Going through bankruptcy is often the first positive step toward financial stability, but there are many rumors attached to it. Many people believe that if they file bankruptcy of any sort that they are at risk of losing their house.
There are two misconceptions here. First, you are only at potential risk of losing your home if you file a Chapter 7 bankruptcy rather than a Chapter 13 bankruptcy. Second, even if you file a Chapter 7 bankruptcy there is still a very good chance that you will be able to keep your home if it has negative equity.
Why does the type of bankruptcy matter?
A Chapter 7 bankruptcy involves “liquidation,” or turning your assets into cash where possible. This is the variety of bankruptcy where the courts may liquidate your personal assets in order to pay off your creditors. This is in comparison to a Chapter 13 bankruptcy, which is a reorganization bankruptcy.

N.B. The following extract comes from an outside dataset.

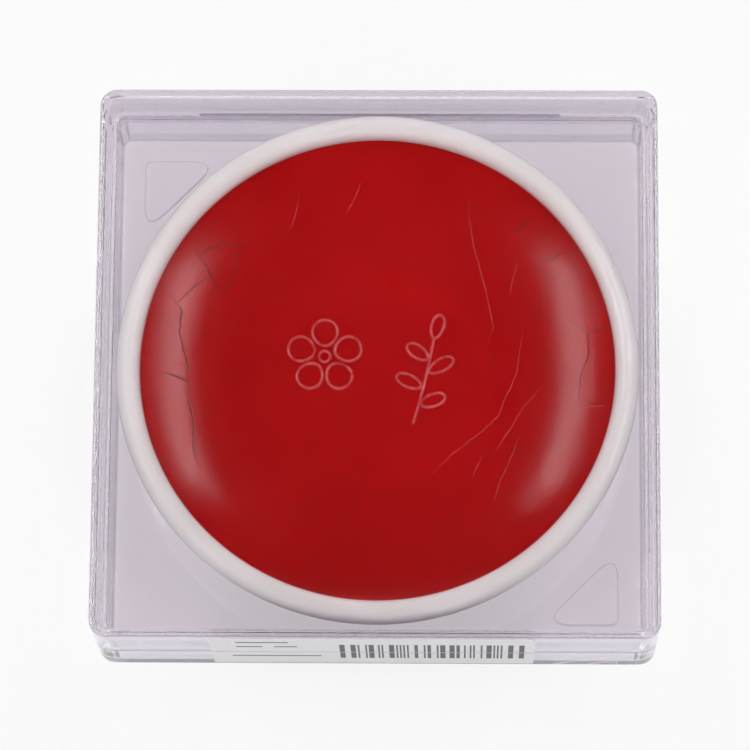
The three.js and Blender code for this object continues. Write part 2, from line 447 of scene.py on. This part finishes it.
def pigment():
    material, nodes, links, shader = node_tree("dried_pigment")
    vector = millimetre_coordinates(nodes, links)
    split = nodes.new("ShaderNodeSeparateXYZ")
    links.new(vector, split.inputs[0])
    flat = nodes.new("ShaderNodeCombineXYZ")
    links.new(split.outputs["X"], flat.inputs["X"])
    links.new(split.outputs["Y"], flat.inputs["Y"])
    length = nodes.new("ShaderNodeVectorMath")
    length.operation = "LENGTH"
    links.new(flat.outputs[0], length.inputs[0])
    radius = length.outputs["Value"]

    cloud = noise(nodes, links, vector, 0.045, 4.0, 0.6)
    grain = noise(nodes, links, vector, 3.0, 3.0, 0.6)
    colour = mix_colour(
        nodes, links, map_range(nodes, links, cloud.outputs["Fac"], 0.3, 0.7),
        (0.37, 0.0016, 0.0024), (0.44, 0.0030, 0.0040),
    )

    # Specks: fine pale dust
    dust = nodes.new("ShaderNodeTexVoronoi")
    dust.feature = "F1"
    dust.inputs["Scale"].default_value = 0.42
    links.new(vector, dust.inputs["Vector"])
    speck = map_range(nodes, links, dust.outputs["Distance"], 0.035, 0.07, 1.0, 0.0)
    thin_out = nodes.new("ShaderNodeSeparateColor")
    links.new(dust.outputs["Color"], thin_out.inputs[0])
    speck = math_node(
        nodes, links, "MULTIPLY", speck, math_node(nodes, links, "GREATER_THAN", thin_out.outputs[0], 0.8),
    )
    near_rim = map_range(nodes, links, radius, 22.0, 33.0, 0.12, 1.0)
    speck = math_node(nodes, links, "MULTIPLY", speck, near_rim)
    colour = mix_colour(
        nodes, links, math_node(nodes, links, "MULTIPLY", speck, 0.45), colour, (0.60, 0.12, 0.11),
    )
    links.new(colour, shader.inputs["Base Color"])

    haze = noise(nodes, links, vector, 0.22, 5.0, 0.65)
    rough = map_range(nodes, links, haze.outputs["Fac"], 0.3, 0.7, 0.13, 0.19)
    rough = math_node(nodes, links, "ADD", rough, math_node(nodes, links, "MULTIPLY", speck, 0.4), True)
    links.new(rough, shader.inputs["Roughness"])
    shader.inputs["IOR"].default_value = 1.48
    shader.inputs["Specular IOR Level"].default_value = 0.3

    height = math_node(nodes, links, "MULTIPLY", speck, 0.5)
    height = math_node(
        nodes, links, "ADD", height, math_node(nodes, links, "MULTIPLY", grain.outputs["Fac"], 0.10),
    )
    height = math_node(
        nodes, links, "ADD", height, math_node(nodes, links, "MULTIPLY", cloud.outputs["Fac"], 0.2),
    )
    links.new(bump(nodes, links, height, 0.00012, 0.8), shader.inputs["Normal"])
    return material


def pigment_line(name, dark, light, smoothest):
    """Pigment lines whose colour drifts between two tones: scratches as rubbed wear, cracks as painted
    shade, raised lines as rubbed wear with a painted highlight.
    """
    material, nodes, links, shader = node_tree(name)
    vector = millimetre_coordinates(nodes, links)
    drift = noise(nodes, links, vector, 0.6, 3.0, 0.6)
    share = map_range(nodes, links, drift.outputs["Fac"], 0.35, 0.65)
    links.new(mix_colour(nodes, links, share, dark, light), shader.inputs["Base Color"])
    rough = map_range(nodes, links, drift.outputs["Fac"], 0.3, 0.7, smoothest, smoothest + 0.1)
    links.new(rough, shader.inputs["Roughness"])
    shader.inputs["IOR"].default_value = 1.48
    return material


def label_paper():
    material, nodes, links, shader = node_tree("label_paper")
    vector = millimetre_coordinates(nodes, links)
    fibre = noise(nodes, links, vector, 2.2, 5.0, 0.65)
    shade = map_range(nodes, links, fibre.outputs["Fac"], 0.3, 0.7)
    colour = mix_colour(nodes, links, shade, (0.89, 0.87, 0.895), (0.93, 0.915, 0.935))
    links.new(colour, shader.inputs["Base Color"])
    rough = map_range(nodes, links, fibre.outputs["Fac"], 0.3, 0.7, 0.5, 0.68)
    links.new(rough, shader.inputs["Roughness"])
    links.new(bump(nodes, links, fibre.outputs["Fac"], 0.00002, 0.5), shader.inputs["Normal"])
    return material


def label_ink():
    material, nodes, links, shader = node_tree("label_ink")
    vector = millimetre_coordinates(nodes, links)
    spread = noise(nodes, links, vector, 4.0, 3.0, 0.6)
    shade = map_range(nodes, links, spread.outputs["Fac"], 0.35, 0.7)
    colour = mix_colour(nodes, links, shade, (0.055, 0.05, 0.07), (0.11, 0.10, 0.13))
    links.new(colour, shader.inputs["Base Color"])
    rough = map_range(nodes, links, spread.outputs["Fac"], 0.3, 0.7, 0.4, 0.6)
    links.new(rough, shader.inputs["Roughness"])
    return material


# Pieces

def tray_profile():
    fillet = FLOOR_FILLET
    return (
        arc(CASE_HALF - BOTTOM_ROUNDING, FILM_GAP + BOTTOM_ROUNDING, BOTTOM_ROUNDING, -90, 0, 6)
        + arc(CASE_HALF - PARTING_ROUNDING, PARTING_HEIGHT - PARTING_ROUNDING, PARTING_ROUNDING, 0, 90, 4)
        + [(UPSTAND_HALF, PARTING_HEIGHT)]
        + arc(UPSTAND_HALF - LEAD_IN, UPSTAND_TOP - LEAD_IN, LEAD_IN, 0, 90, 4)
        + arc(TRAY_HALF + LEAD_IN, UPSTAND_TOP - LEAD_IN, LEAD_IN, 90, 180, 4)
        + arc(TRAY_HALF - fillet, FLOOR_TOP - FILM_GAP + fillet, fillet, 0, -90, 6)
    )


def lid_profile():
    foot = PARTING_HEIGHT + FILM_GAP
    return (
        arc(SKIRT_HALF - CEILING_FILLET, CEILING - CEILING_FILLET, CEILING_FILLET, 90, 0, 5)
        + arc(SKIRT_HALF + LEAD_IN, foot + LEAD_IN, LEAD_IN, 180, 270, 4)
        + arc(CASE_HALF - PARTING_ROUNDING, foot + PARTING_ROUNDING, PARTING_ROUNDING, -90, 0, 4)
        + arc(CASE_HALF - TOP_ROUNDING, CASE_TOP - TOP_ROUNDING, TOP_ROUNDING, 0, 90, 6)
    )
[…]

If you file a Chapter 13 bankruptcy you will not lose any of your assets. Rather, the courts will put you on a repayment schedule.
What about equity?
With a Chapter 7 bankruptcy, the fate of your property depends on the equity in the property itself. Equity is the difference between the market value of the home and any mortgages or home equity loans you have on the property.
For the majority of persons who qualify for a Chapter 7 bankruptcy, this is a negative number. If this is the case, it is unlikely the courts will order you to liquidate your property. Thus, in most cases you will be able to keep your property after filing for Chapter 7.